В следующем 1876 году, говоря о декабристах, он уточнял: «Это был первый сознательный протест не народа, а общества против личного царского деспотизма. В нем не было ничего выросшего на чисто русской почве, потому что само протестующее общество возросло и воспиталось иностранною историею. Но нельзя отвергать того, что в нем было много человеческого. Но еще меньше было русского и уже нисколько человеческого в суде над несчастными увлекшимися и увлеченными. Это был необузданный деспотизм, прикрытый дырявою мантиею законности… Из декабристов теперь остаются только Апостол-Муравьев и Свистунов, доживают все в глубокой старости и забвении.

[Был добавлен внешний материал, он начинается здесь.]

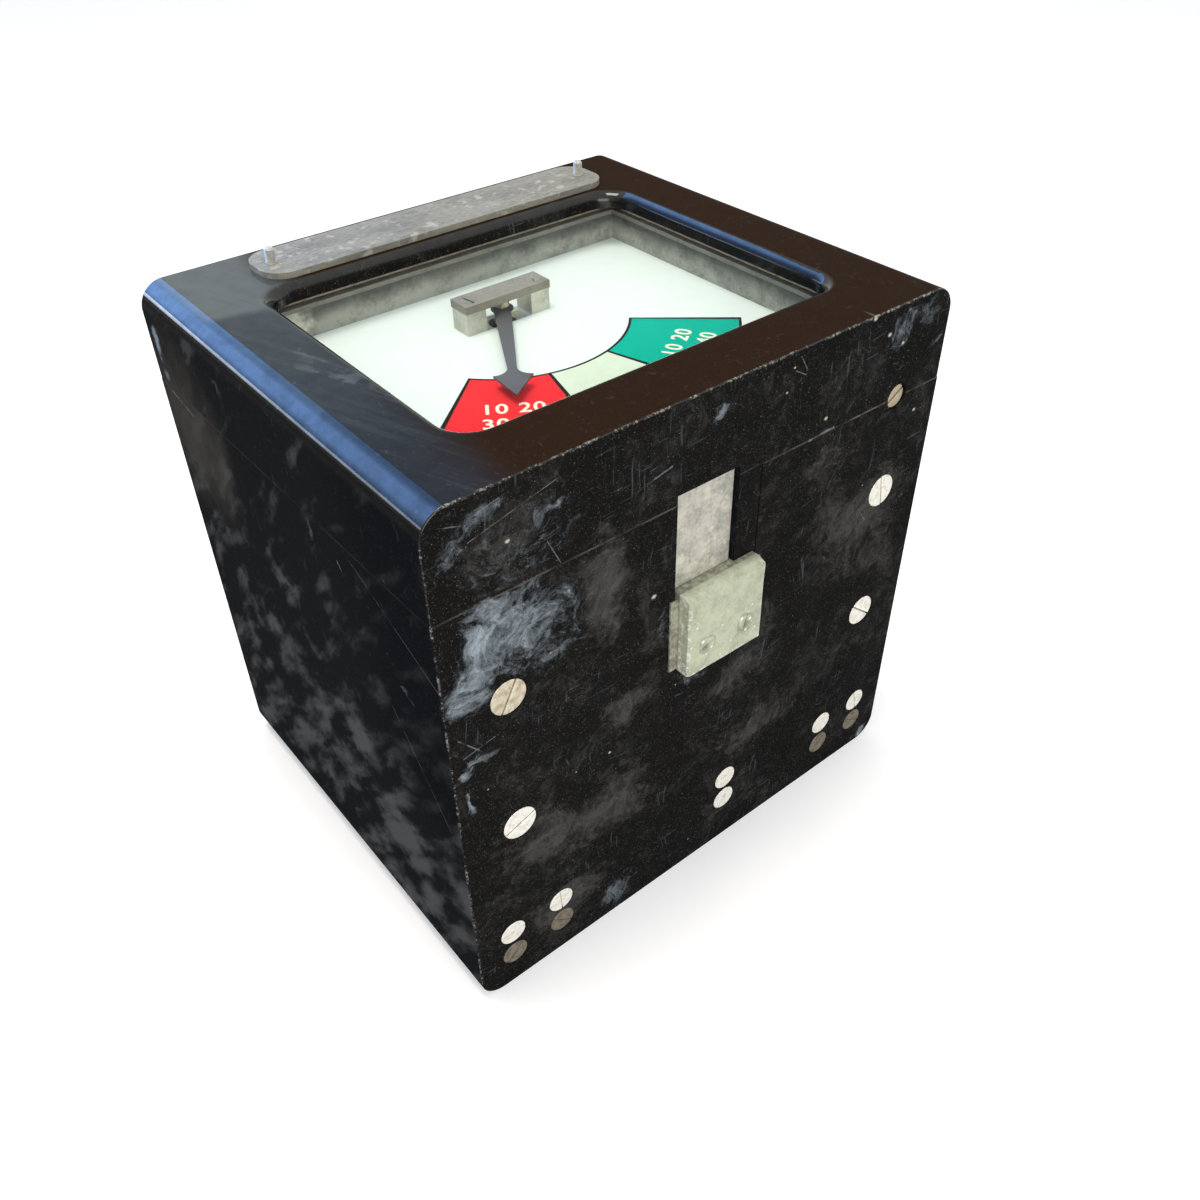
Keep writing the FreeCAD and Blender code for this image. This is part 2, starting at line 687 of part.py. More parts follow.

Много они потерпели, — но служившие инородному началу, они, несмотря на благородство самоотвержения, несмотря на страдания в 25-летней каторге, не снискали себе почета от русского общества; наше поколение еще уважает их, а последующие не имеют о них понятия»[454].
И последней в череде этих откликов является запись в год смерти, в 1877-м: «Мы росли прирожденными холопами Царя, а с ним и правительства. Именно декабристы и были первыми нашими наставниками в свободе мысли»[455].

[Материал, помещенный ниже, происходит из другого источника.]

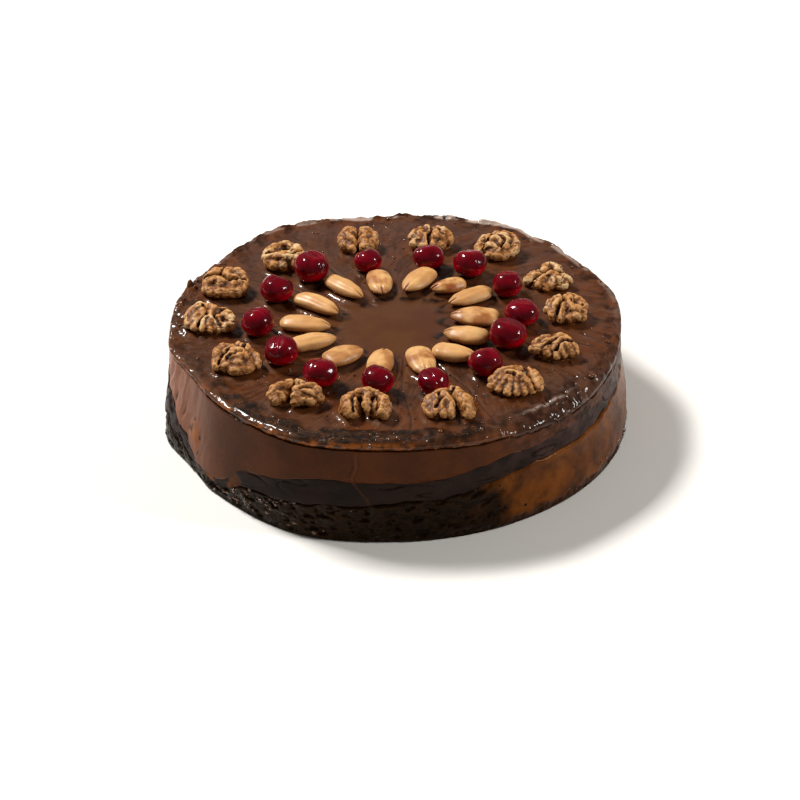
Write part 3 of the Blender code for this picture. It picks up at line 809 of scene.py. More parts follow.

Как и в молодости, Чижов продолжал неодобрительно относиться к революционному движению и, исходя из религиозно-философской доктрины славянофильства, допускал борьбу с правительством исключительно как борьбу нравственную. Он был убежден, что «новый порядок вещей» вполне достижим «без кровопролитий» и уверял: «европейский революционаризм» и, в частности, порожденная им «кровожадная <Парижская> коммуна» 1871 года с ее «всевозможными ужасами» — чисто западное изобретение[456]. Участившиеся террористические акты и революционные выступления в России он расценивал не иначе как «неудачные приложения чужой отвлеченной теории», а «не явления самой русской жизни»[457].
Чижов был обеспокоен ростом популярности материализма и атеизма среди молодежи, успехами революционной пропаганды и поразительной неспособностью властей навести порядок в стране. В то же время его, как и многих либерально мыслящих людей того времени, привлекала незаурядная личность Александра Ивановича Герцена. При том, что и сам Герцен высоко ценил вклад славянофилов в освободительное движение. «С них начинается перелом русской мысли", — писал он в „Былом и думах“. — … Да, мы были противниками их, но очень странными… У них и у нас запало с ранних лет одно сильное, безотчетное, физиологическое, страстное чувство, которое они принимали за воспоминание, а мы за пророчество, — чувство безграничной, обхватывающей все существование, любви к русскому народу, русскому быту, к русскому складу ума. И мы, как Янус, или как двуглавый орел, смотрели в разные стороны, в то время как сердце билось одно[458]»[459]. И прежде всего, по мнению Герцена, друзей-врагов сближала вера в общинные идеалы: «Социализм… разве не признан он славянофилами так же, как нами? Это мост, на котором мы можем подать друг другу руку»[460].
Славянофилы поддерживали наиболее интенсивные связи с находившимся на Западе Герценом в 1857–1860-е годы: они посылали ему письма с обличительными фактами из российской жизни, посещали (нередко — специально) Англию, чтобы лично встретиться со знаменитым соотечественником. В 1860 году, оказавшись по торгово-промышленным делам в Лондоне, Чижов счел своим долгом нанести визит в редакцию «Колокола»[461]. Впоследствии, уже после смерти Герцена, Федор Васильевич принимал близкое участие в судьбе его детей, которые выразили желание вернуться в Россию[462].
В дневниках Чижова начала 1870-х годов содержатся его восхищенные отзывы о литературных произведениях Герцена: «Прочел я… другой раз собрание посмертное сочинений Герцена. Очень много таланту»; «Кончил я дневник Герцена, — все умно и молодо». Однако революционный радикализм Герцена был Чижову не по нраву, и он пытался подыскать «крайним суждениям» Александра Ивановича разумное оправдание. «Герцен поневоле сделался оппозиционером, — полагал Чижов, — как потому, что мыслящему человеку, и человеку весьма образованному, в царствование Николая, да и вообще в России, трудно не быть врагом правительства, так и потому, что совершенно несправедливым и отвратительным преследованием правительство хоть… кого на месте Герцена произвело бы непременно в свои отъявленные враги»; «Несносна ему была рабская жизнь в России, он уехал, мало-помалу втянулся в дело обличения… Обвинительная деятельность лишила его возможности возвратиться в Россию, озлобила против него Царя… и вот он стал… „крайним красным“».